Hadoop is able to perform distributed Value At Risk calculation. It cannot compete directly with tools like GridGain as it has been designed to process large volumes of data on disk. However, in the case of VAR calculation with further analysis of all intermediate results, it does indeed provide a better framework. First, optimized file system distribution and job distribution in a colocalized way provides out of the box a very good scalability (up to 1,000,000,000 draws, 15.4 GB of compressed binary data on a single laptop). Then, being able to do BI directly on the file system removes a lot of transfer costs for large volume of data.
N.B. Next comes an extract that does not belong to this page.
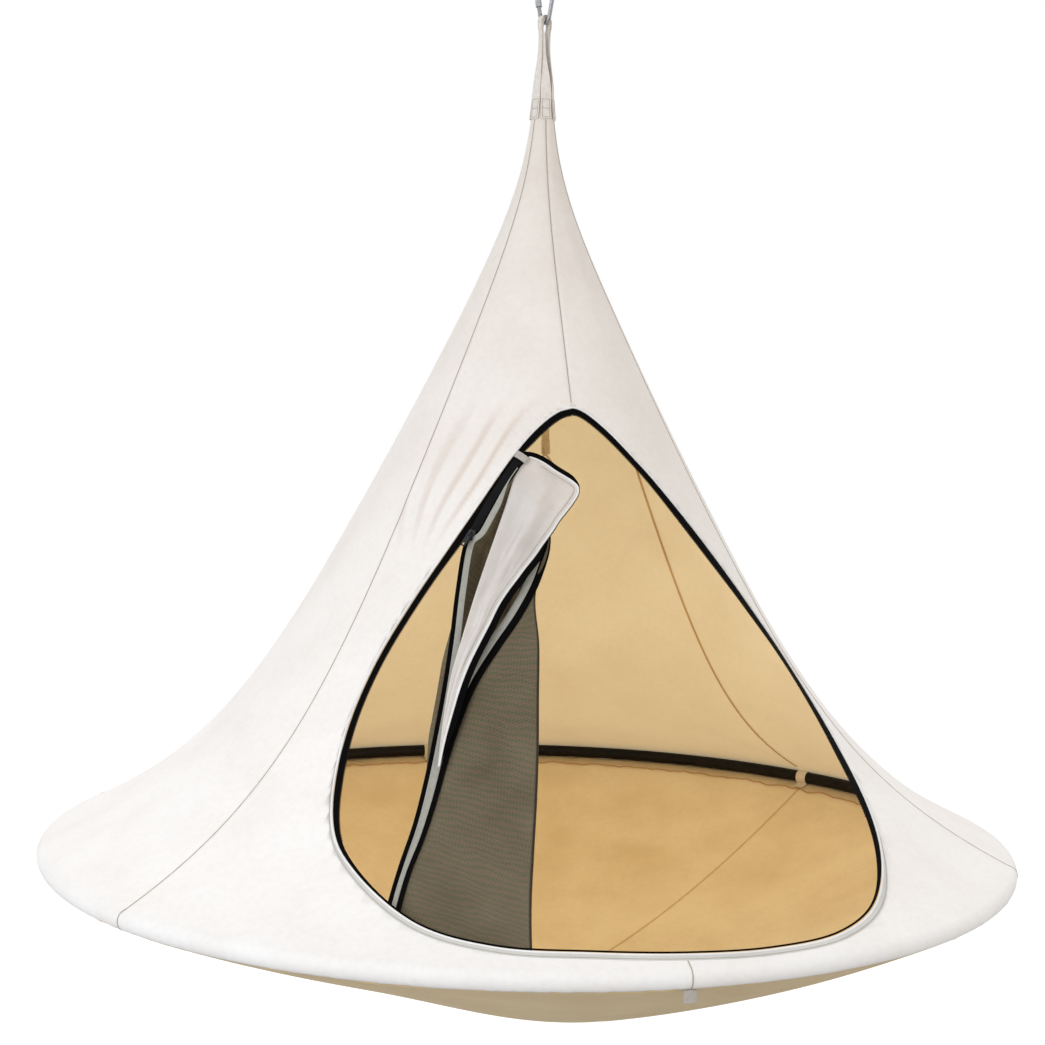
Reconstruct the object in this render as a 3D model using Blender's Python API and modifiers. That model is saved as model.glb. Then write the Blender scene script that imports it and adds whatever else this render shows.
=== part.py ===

From a developer point of view, Hadoop implements the same map/reduce pattern as GridGain. However, code has to be designed with Hadoop distribution mechanism to be really efficient. Performing financial computing on Hadoop can still be considered today as an R&D subject as the tools are still very young. Distribution for computer intensive tasks is used for about 10 years in Corporate and Investment banks. Benefiting from distribution on storages has allowed big internet actors to process huge volumes of data due to reasonable storage and processing costs that were not affordable with big and monolithic systems. Different initiatives around distributed storage and data processing - with the NoSQL movement - show that more and more integrated tools are currently in development. Such architectures can both help solving particular problems that do not fit very well with traditional approach or allow new data analysis in use cases where processing TB of data was a limitation with traditional architectures.